Mr Justice Gray summarized his findings as follows:

Irving has for his own ideological reasons persistently and deliberately misrepresented and manipulated historical evidence; that for the same reasons he has portrayed Hitler in an unwarrantedly favourable light, principally in relation to his attitude towards and responsibility for the treatment of the Jews; that he is an active Holocaust denier; that he is anti-Semitic and racist, and that he associates with right-wing extremists who promote neo-Nazism ... therefore the defence of justification succeeds. ... It follows that there must be judgment for the Defendants.


Another example is that Cohen thinks "The Satanic Verses" is a great book and I did not, though for that very reason I found it all the more important to resist the idea that anyone had the right to incite Rushdie's assassination for writing it.

Nick Cohen's main arguments, however, about the need for those who believe in democracy to stand up more effectively for free speech were extremely powerful.

Before reading this book, I would have said that the fundamental test of your commitment to freedom of speech within the law is not your willingness to stand up for the right of people to publish books you agree with, but your willingness to defend the right to publish opinions you detest.
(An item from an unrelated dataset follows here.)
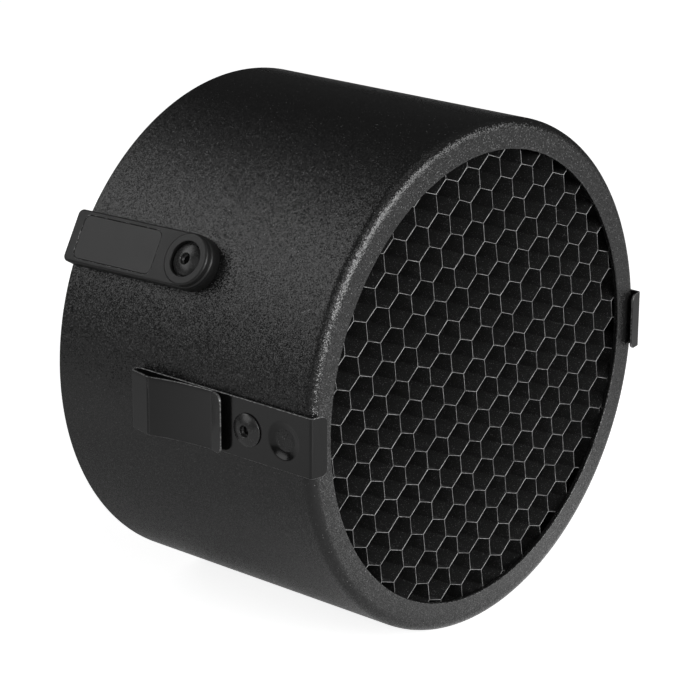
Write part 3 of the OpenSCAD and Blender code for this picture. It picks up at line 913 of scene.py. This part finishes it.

What really frightened me about "You cannot read this book" was that Cohen demonstrates convincingly that far too many people in the West not merely failed to stand up for the right to publish things they didn't like, but wouldn't even stand up to defend the right to publish things they should, if they were constent in their views, have supported.

You may think that in the internet age suppressing ideas would be out of the question. This book demonstrates that for those who are determined to do so, making it very difficult to express ideas you don't like is far easier than it should be.